Aynı şekilde gök cisimlerinin hareketlerinden dolayı esirde dalgalanmalar olması
gerekir. Bu dalgalanmalar yüzünden ışığın hızında değişmeler meydana gelmelidir.
Fakat yapılan deneylerde ışığın hızı, daha önceleri bulunan hızla (300.000 km/s)
aynı çıkıyor.
Esirin varlığını deneysel olarak ispatlamak için yapılan deneylerin en çok ses
getireni Michelson-Morley deneyi oldu.

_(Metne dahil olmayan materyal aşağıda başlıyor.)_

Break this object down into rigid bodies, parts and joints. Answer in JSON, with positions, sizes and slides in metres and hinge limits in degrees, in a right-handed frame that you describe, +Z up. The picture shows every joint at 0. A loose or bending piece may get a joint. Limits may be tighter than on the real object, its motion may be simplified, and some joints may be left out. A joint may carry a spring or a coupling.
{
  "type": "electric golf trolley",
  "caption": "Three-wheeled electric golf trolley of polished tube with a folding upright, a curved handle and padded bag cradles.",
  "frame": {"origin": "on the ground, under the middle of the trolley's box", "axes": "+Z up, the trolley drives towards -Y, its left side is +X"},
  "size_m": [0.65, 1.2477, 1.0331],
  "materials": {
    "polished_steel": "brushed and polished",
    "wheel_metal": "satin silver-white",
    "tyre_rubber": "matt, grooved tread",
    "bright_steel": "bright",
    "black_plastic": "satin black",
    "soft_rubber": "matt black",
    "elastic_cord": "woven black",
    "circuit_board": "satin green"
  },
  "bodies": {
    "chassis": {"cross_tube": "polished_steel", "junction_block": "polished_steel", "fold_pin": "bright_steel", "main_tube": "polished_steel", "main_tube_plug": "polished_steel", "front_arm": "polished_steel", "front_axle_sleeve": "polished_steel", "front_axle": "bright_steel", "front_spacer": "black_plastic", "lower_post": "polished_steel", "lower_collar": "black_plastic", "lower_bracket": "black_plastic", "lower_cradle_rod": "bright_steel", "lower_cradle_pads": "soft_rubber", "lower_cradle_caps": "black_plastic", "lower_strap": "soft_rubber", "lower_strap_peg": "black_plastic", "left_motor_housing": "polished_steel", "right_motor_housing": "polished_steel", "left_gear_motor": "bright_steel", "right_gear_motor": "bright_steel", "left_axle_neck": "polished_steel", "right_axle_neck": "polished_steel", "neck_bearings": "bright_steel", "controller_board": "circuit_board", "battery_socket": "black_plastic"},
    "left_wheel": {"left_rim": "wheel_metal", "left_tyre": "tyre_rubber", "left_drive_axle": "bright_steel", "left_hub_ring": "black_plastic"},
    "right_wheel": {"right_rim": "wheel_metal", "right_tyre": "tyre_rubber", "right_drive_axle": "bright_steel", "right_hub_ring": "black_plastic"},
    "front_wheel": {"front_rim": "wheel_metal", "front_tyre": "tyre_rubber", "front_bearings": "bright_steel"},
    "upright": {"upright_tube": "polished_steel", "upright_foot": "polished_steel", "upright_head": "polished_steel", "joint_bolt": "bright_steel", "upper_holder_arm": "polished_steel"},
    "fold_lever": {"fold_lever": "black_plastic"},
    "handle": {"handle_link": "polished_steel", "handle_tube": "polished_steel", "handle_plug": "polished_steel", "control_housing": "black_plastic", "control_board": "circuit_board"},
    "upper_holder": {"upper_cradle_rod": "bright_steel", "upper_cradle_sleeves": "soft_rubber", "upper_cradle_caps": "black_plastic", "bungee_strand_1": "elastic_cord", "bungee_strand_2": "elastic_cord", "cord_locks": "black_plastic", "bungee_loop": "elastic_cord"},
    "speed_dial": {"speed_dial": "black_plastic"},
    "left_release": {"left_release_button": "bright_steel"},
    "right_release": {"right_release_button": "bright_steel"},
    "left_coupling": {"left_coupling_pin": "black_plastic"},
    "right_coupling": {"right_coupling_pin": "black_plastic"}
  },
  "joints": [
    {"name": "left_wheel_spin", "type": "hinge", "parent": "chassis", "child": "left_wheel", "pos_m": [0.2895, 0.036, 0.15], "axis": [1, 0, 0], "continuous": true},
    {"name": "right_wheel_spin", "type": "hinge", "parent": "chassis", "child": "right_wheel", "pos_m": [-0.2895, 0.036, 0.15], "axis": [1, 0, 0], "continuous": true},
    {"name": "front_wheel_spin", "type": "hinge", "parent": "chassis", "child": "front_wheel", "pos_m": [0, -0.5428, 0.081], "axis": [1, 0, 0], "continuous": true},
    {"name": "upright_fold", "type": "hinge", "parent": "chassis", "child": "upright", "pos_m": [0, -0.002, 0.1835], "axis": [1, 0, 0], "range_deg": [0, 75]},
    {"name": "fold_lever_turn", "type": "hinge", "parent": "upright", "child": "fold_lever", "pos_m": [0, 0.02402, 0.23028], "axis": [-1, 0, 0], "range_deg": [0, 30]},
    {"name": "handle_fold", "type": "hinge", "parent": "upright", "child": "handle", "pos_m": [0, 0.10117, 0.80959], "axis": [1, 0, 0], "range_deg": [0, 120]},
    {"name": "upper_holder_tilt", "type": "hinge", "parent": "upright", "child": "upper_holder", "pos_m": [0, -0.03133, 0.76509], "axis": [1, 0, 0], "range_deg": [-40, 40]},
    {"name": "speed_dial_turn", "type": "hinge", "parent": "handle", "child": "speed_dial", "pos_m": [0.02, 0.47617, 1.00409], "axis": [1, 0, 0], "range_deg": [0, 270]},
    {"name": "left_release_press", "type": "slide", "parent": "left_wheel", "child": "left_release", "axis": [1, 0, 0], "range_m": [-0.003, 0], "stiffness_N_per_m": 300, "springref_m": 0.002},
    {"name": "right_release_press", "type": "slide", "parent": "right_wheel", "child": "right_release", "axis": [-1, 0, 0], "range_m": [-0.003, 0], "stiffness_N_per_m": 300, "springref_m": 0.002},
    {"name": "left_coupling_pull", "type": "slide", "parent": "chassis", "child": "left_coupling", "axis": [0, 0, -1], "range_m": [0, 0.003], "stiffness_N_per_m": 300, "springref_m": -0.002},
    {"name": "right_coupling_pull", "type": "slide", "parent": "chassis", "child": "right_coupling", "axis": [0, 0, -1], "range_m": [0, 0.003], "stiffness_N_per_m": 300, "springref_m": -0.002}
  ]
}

Albert Michelson ve Edward Morley 1887
yılında esirin varlığını ispatlamak için deneylerini gerçekleştirdiler.
Düşünceleri ise şuydu: Denizde giden bir gemide elimizi denize soksak bir
akıntı, direnç hissederiz. Aynı şekilde Güneş etrafındaki yörüngesinde ilerleyen
dünyamız hareketsiz esirde bir akıma sebep olacaktır. Bu akımda dünyanın hareket
yönünde gönderilen ışığı geciktirecektir. Bu gecikmenin tespit edilmesiyle
esirin varlığı deneysel olarak kanıtlanmış olacaktı.

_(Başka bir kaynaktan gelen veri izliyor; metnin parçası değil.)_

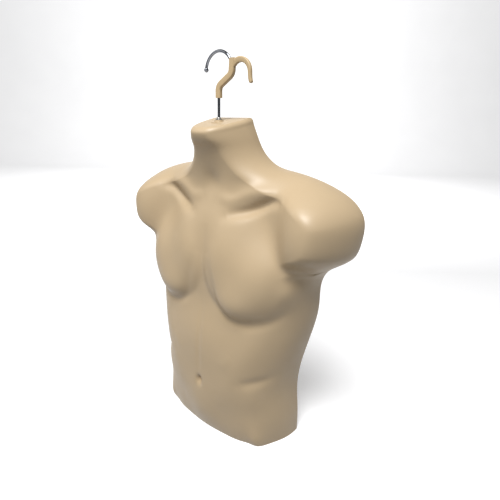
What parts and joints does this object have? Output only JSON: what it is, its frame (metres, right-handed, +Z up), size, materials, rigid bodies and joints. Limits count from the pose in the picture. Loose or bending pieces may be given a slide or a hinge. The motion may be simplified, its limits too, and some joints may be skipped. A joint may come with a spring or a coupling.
{
  "type": "torso display form",
  "caption": "Hollow-backed half torso form with neck and arm stubs, on a swivelling wire hanger hook with a moulded clip-on second hook.",
  "frame": {"origin": "middle of the footprint, on the surface the form stands on", "axes": "+Z up, the chest faces -Y, the form's left arm is on +X, the open back faces +Y"},
  "size_m": [0.4785, 0.1257, 0.6899],
  "materials": {
    "shell_plastic": "satin, flesh beige, smooth moulded",
    "clip_plastic": "satin, slightly darker beige",
    "hook_chrome": "bright chrome plate",
    "plated_fittings": "zinc or nickel plate"
  },
  "bodies": {
    "form": {"torso_shell": "shell_plastic", "neck_ferrule": "plated_fittings", "ferrule_washer": "plated_fittings", "ferrule_nut": "plated_fittings"},
    "hook": {"hook_wire": "hook_chrome", "hook_ball": "hook_chrome", "stop_washer": "plated_fittings", "stop_nut": "plated_fittings", "clip_hook": "clip_plastic"}
  },
  "joints": [
    {"name": "hook_swivel", "type": "hinge", "parent": "form", "child": "hook", "pos_m": [0, -0.0011, 0.58], "axis": [0, 0, 1], "continuous": true}
  ]
}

Interferometre adlı bir aygıtla gerçekleştirdikleri deneyde ışık kaynağından
çıkan ışınlar,45 derecelik açıyla duran yarı gümüşlenmiş ayna tarafından ikiye
ayrılıyor. Bu iki ışının biri dünyanın hareketi yönünde, diğeri bu doğrultuya
dik bir yönde ilerliyor. Daha sonra bu iki ışın yarı gümüşlenmiş aynadan eşit
uzaklıktaki Özdeş aynalardan yansıyarak geri dönüyorlar. Dünyamız güneş
etrafında ortalama 30 km/s hızla yol aldığı için dünyanın hareket yönünde
gönderilen ışığın hızı (300.000-30) 299.970 km/s olarak ölçülmesi gerekiyordu.
Dik doğrultuda gönderilen ışın ise esir akımından etkilenmez. Sonuçta iki ışık
ışınlarının hızlan arasında çok az bile olsa bir farkın olması gerekir. Fakat
deney sonunda beklenen olmadı. Çok hassas aietler kullanıldığı halde bir fark
tespit edilemedi. Deney tekrarlandı. Günün değişik saatlerinde, yılın farklı
mevsimlerinde dahi sonuç değişmedi. Işık hızında en ufak bir sapma gözlenemedi.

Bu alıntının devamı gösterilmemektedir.